Lukhele was soon to be exposed to the realities of the architecture of people’s clubs and the close-knit brotherhood of inner circles around which power in the club revolves. His first shock at Swallows was to realize that only his money earned him relevance and importance in the club. Otherwise whether he knew or consented, club decisions could be taken.
“When I came into the club, Nyanga Hlophe was the coach. Next thing he was gone. I can’t tell you what happened to him. No one told me anything. When I tried to find out, I learnt that a decision had been taken in my interest because of a notion that that I would want to work with my own people. This was not true.”
This would not be the last surprise.
“Subsequently team management recruited Janza from Zambia. They highly recommended him to me as the best man to move the team forward. But shortly after his arrival, they set upon him, and threatened him with violence and eventually fired him in breach of contract. I had to carry the cost of contract termination.
“Next was Christopher Enim. They recommended him too but after he played a few games they attacked him. He had to run to the Nhlangano police for protection in the violence, some cars were damaged. Again I had to pay the costs.”

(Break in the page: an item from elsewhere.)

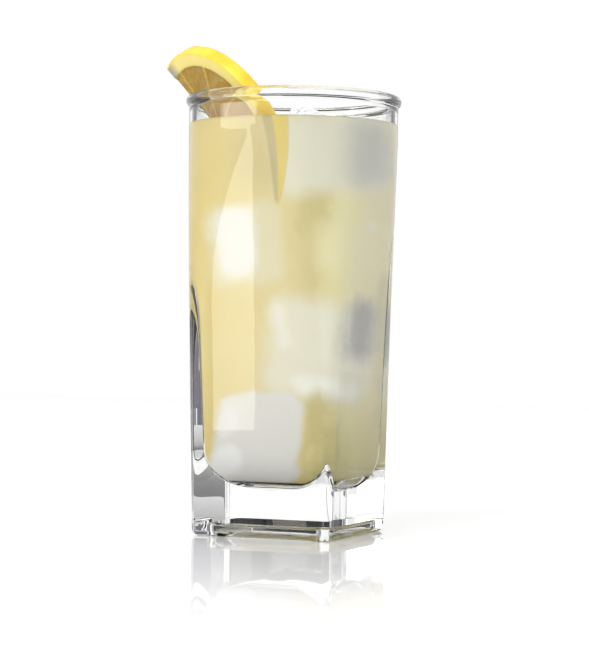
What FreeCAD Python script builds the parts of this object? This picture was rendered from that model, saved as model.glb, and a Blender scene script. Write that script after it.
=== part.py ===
"""A tall glass of cloudy lemonade with ice and a half slice of lemon, in millimetres, +Z up.

The glass is round at its rim and turns square towards a thick solid base. Its cavity does the same,
with a dished floor. The lemonade fills the cavity up to a set level, and one ice cube floats proud of
it. The lemon hangs over the rim: its cut edge is notched for the wall, its lower end is in the drink.
The origin is the middle of the underside, and the square's flats face +X, -X, +Y and -Y.
"""

import FreeCAD
import Part
import math
import os

# Glass, outside
GLASS_HEIGHT = 142.0
RIM_RADIUS = 34.0  # outer wall where the body has become round
ROUND_BELOW_RIM = 14.0  # how far under the rim the square has become a full circle
BASE_HALF_SIDE = 24.3  # centre to flat at the underside
BASE_CORNER_RADIUS = 2.4
SIDE_LEAN = 2.2  # how far the flats lean out evenly over the square part
SIDE_FLARE = 3.5  # power by which they flare the rest of the way to the rim
CORNER_FLARE = 3.6  # power by which the corners soften with height
FOOT_ROUNDING = 2.2
LIP_DEPTH = 3.2  # height of the rounded bead at the rim
LIP_PROUD = 1.0  # how far the bead stands out of the wall
CREST_FLAT = 0.4  # narrow level crest of the bead

# Glass, inside
RIM_WALL = 2.0
FOOT_WALL = 4.6  # wall at a flat, just above the floor
FLOOR_THICKNESS = 14.5
FLOOR_DISH = 14.0  # height over which the floor curves up into the wall
DISH_POWER = 2.5
CAVITY_CORNER_SHARE = 0.14  # corner radius over half side, at the floor
CAVITY_CORNER_FLARE = 2.6  # power by which the cavity's corners soften with height
FLOOR_FLAT_SHARE = 0.16  # size of the flat middle of the floor, of the full cavity
FOOT_RING = 1.6  # width of the flat that the glass stands on
PUNT_CORNER = 5.0
PUNT_DEPTH = 4.2  # hollow under the base
PUNT_ROUNDING = 1.0

# Contents
FILL_BELOW_RIM = 10.0
SERVING_TURN = 23.0  # degrees from -Y towards +X of the side that the garnish faces
SEAT_CLEARANCE = 0.3  # between the lemon's notch and the rim
ICE_CLEARANCE = 0.46  # between the lemon's back and the ice cube

LEMON_RADIUS = 29.9
LEMON_THICKNESS = 4.6
LEMON_TAPER = 0.4  # the front face is this much smaller than the back one
LEMON_EDGE = 0.5
LEMON_INSIDE_RIM = 10.6  # middle of the cut edge, inwards from the outer wall at the left
LEMON_AWAY = -1.5
LEMON_BELOW_RIM = 12.7
LEMON_CUT_EDGE = (0.629, -0.192, -0.753)  # down along the cut edge
LEMON_CROWN = (0.257, -0.863, 0.435)  # from the cut edge to the top of the peel

CUBE_SIDE = 27.0
CUBE_ROUNDING = 4.0
CUBE_BELOW_FILL = 10.2  # its middle, under the drink's surface
CUBE_ASIDE = -11.35  # its middle, along the lemon's back from the lemon's middle
CUBE_PEAK = (-0.42, 0.10, 0.90)  # where the raised corner points
CUBE_SPIN = 20.0  # degrees about that corner

# Bearings of a section's points between the middle of a flat and its corner, closer at the corner
BEARINGS = (0, 6, 12, 18, 23, 28, 32, 35.5, 38, 40, 41.5, 42.5, 43.4, 44.2, 45)

# What follows from the sizes above
ROUND_HEIGHT = GLASS_HEIGHT - ROUND_BELOW_RIM
FILL_LEVEL = GLASS_HEIGHT - FILL_BELOW_RIM
PUNT_HALF_SIDE = BASE_HALF_SIDE - FOOT_ROUNDING - FOOT_RING
LEMON_MIDDLE = (LEMON_INSIDE_RIM - RIM_RADIUS, LEMON_AWAY, GLASS_HEIGHT - LEMON_BELOW_RIM)


def served(across, away, up=0.0):
    """A point or direction given from the serving side, turned into the part's own frame."""
    turn = math.radians(SERVING_TURN)
    return FreeCAD.Vector(
        across * math.cos(turn) - away * math.sin(turn),
        across * math.sin(turn) + away * math.cos(turn),
        up,
    )


def rounded_square_radius(half_side, corner_radius, bearing):
    """Distance from the middle of a rounded square to its edge, at a bearing from a flat's middle."""
    reach = half_side - corner_radius
    cosine, sine = math.cos(bearing), math.sin(bearing)
    if half_side * sine <= reach * cosine:
        return half_side / cosine
    aside = reach * (cosine - sine)
    return reach * (cosine + sine) + math.sqrt(corner_radius ** 2 - aside ** 2)


def section(half_side, corner_radius, height):
    """A closed rounded square whose points keep the same bearings at every height."""
    half = [math.radians(bearing) for bearing in BEARINGS]
    folded = [(turn, turn) for turn in half] + [(math.pi / 2 - turn, turn) for turn in half[-2:0:-1]]
    angles, points = [], []
    for quarter in range(4):
        for angle, bearing in folded:
            distance = rounded_square_radius(half_side, corner_radius, bearing)
            angles.append(angle + quarter * math.pi / 2)
            points.append(FreeCAD.Vector(
                distance * math.cos(angles[-1]), distance * math.sin(angles[-1]), height))
    curve = Part.BSplineCurve()
    curve.interpolate(Points=points, PeriodicFlag=True, Parameters=angles + [2 * math.pi])
    return Part.Wire([curve.toShape()])


def body_share(height):
    return min(1.0, max(0.0, height) / ROUND_HEIGHT)


def outer_half_side(height):
    share = body_share(height)
    flare = RIM_RADIUS - BASE_HALF_SIDE - SIDE_LEAN
    return BASE_HALF_SIDE + SIDE_LEAN * share + flare * share ** SIDE_FLARE


def outer_corner(height):
    return BASE_CORNER_RADIUS + (RIM_RADIUS - BASE_CORNER_RADIUS) * body_share(height) ** CORNER_FLARE


def outer_shape():
    """The glass's outside as one closed loft: foot, body and the bead at the rim."""
    sections = []
    for step in range(4):
        angle = math.radians(30 * step)
        inset = FOOT_ROUNDING * (1 - math.sin(angle))
        height = FOOT_ROUNDING * (1 - math.cos(angle))
        corner = max(outer_corner(height) - inset, 0.3 * BASE_CORNER_RADIUS)
        sections.append((outer_half_side(height) - inset, corner, height))
    body_steps = 16
    for step in range(1, body_steps + 1):
        height = FOOT_ROUNDING + (ROUND_HEIGHT - FOOT_ROUNDING) * step / body_steps
        sections.append((outer_half_side(height), outer_corner(height), height))
    sections.append((RIM_RADIUS, RIM_RADIUS, GLASS_HEIGHT - LIP_DEPTH - 2 * LIP_PROUD))
    lip_steps = 10
    crest = RIM_RADIUS - RIM_WALL / 2 + CREST_FLAT / 2
    for step in range(lip_steps + 1):
        angle = math.radians(-90 + 180 * step / lip_steps)
        foot = RIM_RADIUS if angle < 0 else crest
        radius = foot + (RIM_RADIUS + LIP_PROUD - foot) * math.cos(angle)
        height = GLASS_HEIGHT - LIP_DEPTH / 2 + LIP_DEPTH / 2 * math.sin(angle)
        sections.append((radius, radius, height))
    return Part.makeLoft([section(*values) for values in sections], True, True)


def cavity_half_side(height):
    """Half side of the cavity: the wall thins with height, and the floor is dished."""
    thin = (1 - body_share(height)) ** 2
    full = outer_half_side(height) - RIM_WALL - (FOOT_WALL - RIM_WALL) * thin
    lift = (height - FLOOR_THICKNESS) / FLOOR_DISH
    if lift >= 1:
        return full
    curve = (1 - (1 - lift) ** DISH_POWER) ** (1 / DISH_POWER)
    return full * max(curve, FLOOR_FLAT_SHARE)


def cavity_corner(height):
    rounded = body_share(height) ** CAVITY_CORNER_FLARE
    return cavity_half_side(height) * (CAVITY_CORNER_SHARE + (1 - CAVITY_CORNER_SHARE) * rounded)


def cavity_shape(top):
    """The inside of the glass up to a height, as one closed loft."""
    heights = [FLOOR_THICKNESS + FLOOR_DISH * (step / 12) ** 2 for step in range(13)]
    wall_steps = 14
    foot = heights[-1]
    heights += [foot + (ROUND_HEIGHT - foot) * step / wall_steps for step in range(1, wall_steps + 1)]
    wires = [section(cavity_half_side(height), cavity_corner(height), height) for height in heights]
    if top > GLASS_HEIGHT:
        bore, mouth = RIM_RADIUS - RIM_WALL, RIM_RADIUS - RIM_WALL / 2 - CREST_FLAT / 2
        lip_steps = 5
        for step in range(lip_steps + 1):
            angle = math.radians(90 * step / lip_steps)
            radius = bore + (mouth - bore) * (1 - math.cos(angle))
            wires.append(section(radius, radius, GLASS_HEIGHT + (mouth - bore) * (math.sin(angle) - 1)))
        wires.append(section(mouth, mouth, top))
    else:
        wires.append(section(cavity_half_side(top), cavity_corner(top), top))
    return Part.makeLoft(wires, True, True)


def punt_shape():
    """The shallow hollow under the base, which leaves a flat foot around it."""
    width = 2 * PUNT_HALF_SIDE
    block = Part.makeBox(width, width, 2 * PUNT_DEPTH,
                         FreeCAD.Vector(-PUNT_HALF_SIDE, -PUNT_HALF_SIDE, -PUNT_DEPTH))
    upright = [edge for edge in block.Edges if edge.BoundBox.ZLength > PUNT_DEPTH]
    block = block.makeFillet(PUNT_CORNER, upright)
    rim = [edge for edge in block.Edges if edge.BoundBox.ZMin > PUNT_DEPTH / 2]
    return block.makeFillet(PUNT_ROUNDING, rim)


def glass():
    above = GLASS_HEIGHT + RIM_WALL
    return outer_shape().cut(cavity_shape(above)).cut(punt_shape())


def lemon_axes():
    """The slice's directions: down its cut edge, to its crown and out of its front."""
    down = served(*LEMON_CUT_EDGE).normalize()
    crown = served(*LEMON_CROWN)
    crown = (crown - down * crown.dot(down)).normalize()
    return down, crown, down.cross(crown)


def lemon_blank():
    """Half a round slice: its smaller face looks to the front, its cut edge runs down into the glass."""
    down, crown, front = lemon_axes()
    half = Part.makeCone(LEMON_RADIUS, LEMON_RADIUS - LEMON_TAPER, LEMON_THICKNESS,
                         FreeCAD.Vector(0, 0, -LEMON_THICKNESS), FreeCAD.Vector(0, 0, 1), 180)
    arcs = [edge for edge in half.Edges if isinstance(edge.Curve, Part.Circle)]
    half = half.makeFillet(LEMON_EDGE, arcs)
    middle = served(*LEMON_MIDDLE)
    return half.transformed(FreeCAD.Matrix(
        down.x, crown.x, front.x, middle.x,
        down.y, crown.y, front.y, middle.y,
        down.z, crown.z, front.z, middle.z,
        0, 0, 0, 1,
    ))


def wall_clearance():
    """The rim's wall, thickened by the seat clearance, which notches the lemon."""
    low = ROUND_HEIGHT - 30
    outer = Part.makeCylinder(RIM_RADIUS + LIP_PROUD + SEAT_CLEARANCE, GLASS_HEIGHT + SEAT_CLEARANCE - low,
                              FreeCAD.Vector(0, 0, low))
    wires = [
        section(cavity_half_side(height) - SEAT_CLEARANCE, cavity_corner(height) - SEAT_CLEARANCE, height)
        for height in (low, low + 10, low + 20, ROUND_HEIGHT, GLASS_HEIGHT + 5)
    ]
    return outer.cut(Part.makeLoft(wires, True, True))


def lemon_slice():
    pieces = lemon_blank().cut(wall_clearance()).Solids
    return max(pieces, key=lambda piece: piece.Volume)


def cube_middle(turn):
    """Where the cube floats: at its depth, and as near to the lemon's back as its clearance lets it."""
    back = -lemon_axes()[2]
    level = FreeCAD.Vector(back.x, back.y, 0).normalize()
    aside = FreeCAD.Vector(-level.y, level.x, 0)
    axes = [turn.multVec(FreeCAD.Vector(*axis)) for axis in ((1, 0, 0), (0, 1, 0), (0, 0, 1))]
    reach = CUBE_ROUNDING + (CUBE_SIDE / 2 - CUBE_ROUNDING) * sum(abs(back.dot(axis)) for axis in axes)
    middle = served(*LEMON_MIDDLE) + aside * CUBE_ASIDE
    middle.z = FILL_LEVEL - CUBE_BELOW_FILL
    stand_off = back.dot(middle - served(*LEMON_MIDDLE))
    return middle + level * ((LEMON_THICKNESS + ICE_CLEARANCE + reach - stand_off) / back.dot(level))


def floating_cube():
    """The ice cube that shows above the drink, rounded where it has begun to melt."""
    cube = Part.makeBox(CUBE_SIDE, CUBE_SIDE, CUBE_SIDE, FreeCAD.Vector(*[-CUBE_SIDE / 2] * 3))
    cube = cube.makeFillet(CUBE_ROUNDING, cube.Edges)
    peak = served(*CUBE_PEAK)
    lift = FreeCAD.Rotation(FreeCAD.Vector(1, 1, 1), peak)
    spin = FreeCAD.Rotation(peak, CUBE_SPIN)
    turn = spin.multiply(lift)
    cube.Placement = FreeCAD.Placement(cube_middle(turn), turn)
    return cube


def lemonade(lemon, cube):
    return cavity_shape(FILL_LEVEL).cut(lemon).cut(cube)


def main():
    os.makedirs("parts", exist_ok=True)
    lemon = lemon_slice()
    cube = floating_cube()
    solids = {
        "glass": glass(),
        "lemon_slice": lemon,
        "ice_cube": cube,
        "lemonade": lemonade(lemon, cube),
    }
    for name, solid in solids.items():
        solid.exportStep(f"parts/{name}.step")
        box = solid.BoundBox
        print(name, len(solid.Solids), solid.isValid(), round(solid.Volume), "mm3",
              [round(value, 1) for value in (box.XMin, box.XMax, box.YMin, box.YMax, box.ZMin, box.ZMax)])


main()
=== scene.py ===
import logging
import math
from dataclasses import dataclass
from enum import Enum
from typing import Any, Optional, Sequence, Union

import bmesh
import bpy
from mathutils import Matrix, Vector, noise


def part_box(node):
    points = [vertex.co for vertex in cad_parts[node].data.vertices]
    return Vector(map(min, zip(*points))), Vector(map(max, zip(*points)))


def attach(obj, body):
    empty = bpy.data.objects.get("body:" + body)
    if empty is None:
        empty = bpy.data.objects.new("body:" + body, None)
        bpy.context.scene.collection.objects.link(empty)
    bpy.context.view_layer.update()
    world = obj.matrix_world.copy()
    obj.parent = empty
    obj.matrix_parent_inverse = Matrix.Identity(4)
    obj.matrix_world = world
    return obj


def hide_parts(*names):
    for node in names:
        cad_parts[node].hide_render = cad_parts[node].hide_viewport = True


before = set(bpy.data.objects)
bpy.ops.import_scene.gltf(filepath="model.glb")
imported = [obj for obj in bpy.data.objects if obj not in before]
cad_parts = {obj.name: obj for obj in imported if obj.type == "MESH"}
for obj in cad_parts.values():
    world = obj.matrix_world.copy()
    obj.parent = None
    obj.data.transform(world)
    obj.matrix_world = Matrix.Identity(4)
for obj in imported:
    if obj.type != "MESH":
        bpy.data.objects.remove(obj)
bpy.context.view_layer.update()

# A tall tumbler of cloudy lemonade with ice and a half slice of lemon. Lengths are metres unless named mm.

MM = 0.001
SERVING_TURN = math.radians(23.0)  # from -Y towards +X: the side that the garnish faces
QUARTER = math.pi / 2
FILL_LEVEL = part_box("lemonade")[1][2]
FLOOR_OF_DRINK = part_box("lemonade")[0][2]
GLASS_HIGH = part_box("glass")[1]

WHITE = (1.0, 1.0, 1.0, 1.0)
BLACK = (0.0, 0.0, 0.0, 1.0)
SOFT_WHITE = (0.95, 0.95, 0.95, 1.0)  # what a card looks like to the light that the drink scatters

log = logging.getLogger("lemonade")
Colour = tuple[float, float, float, float]
Number = Union[float, int, "Term"]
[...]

Eventually, I recruited Caleb Ngwenya in the confidence that they would respect him better because they knew him well since he was a Swazi. Indeed, that seemed to work.
“They originally asked me to take care of players’ salaries. On that basis I understood my financial exposure and budget, not knowing that I would be required to pay so many other costs.
Lukhele said he decided to leave the club after he realized the club stalwarts treated him as a cash-cow that they would milk dry and were dealing with him in bad faith. There were many instances when we would discuss issues and agree, only to discover that the other party were not transparent about their reasons and pursued hidden agendas.
“When I came into the club, it rented a clubhouse for E15,000. As soon as I came in, the rent shot up to E25,000 per month. Similarly, the club office rental shot up to E10,000. I was surprised and wondered if this is how you treat someone from whom you have asked for help?”.
That was the main reason that convinced me I could not continue this way; hence my decision to step back and step down.
When I reviewed by experiences with the club, I reached a decision to quit, and resigned in January 2024.
Kgomongwe too experienced similar challenges at Mbabane Highlanders. Club structures consistent with the profile of a community club continued to exist side by side with the new company structure, and refused to be ignored or undermined.
“Eventually I realized that the club was divided. There was one faction for Ali and another for Musa Masuku (the acting CEO Ali appointed to run the club”). Kgomongwe eventually retreated back to Pretoria and is now involved in soccer in Botswana. In his absence, Highlanders patrons reportedly convened a high-level meeting on 8 January and resolved to resume full ownership of the club.
Swallows has been quick to adapt to their new arrangements and have appointed a technical task team to oversee progress of the club. The test of their effectiveness came with the ongoing Ngwenyama Cup, where they won their first game against Ludzeludze Killers.
Highlanders are yet to find their feet under their new arrangement. When their test came in the Ngwenyama Cup for which they were runners up in 2018 and 2019, they came up short, and had to bow to the superior power of a lower division Lozitha Spurs who thrashed them 3-1.
The last word is however yet to be heard from the companies that legally own the clubs. Swallows have indicated that anyone aggrieved by their decision to restructure is welcome to meet them in court. Mbabane Highlanders is still awaiting response from Kgomongwe. Whether or not he will quietly cut his losses and walk away, is yet to be seen.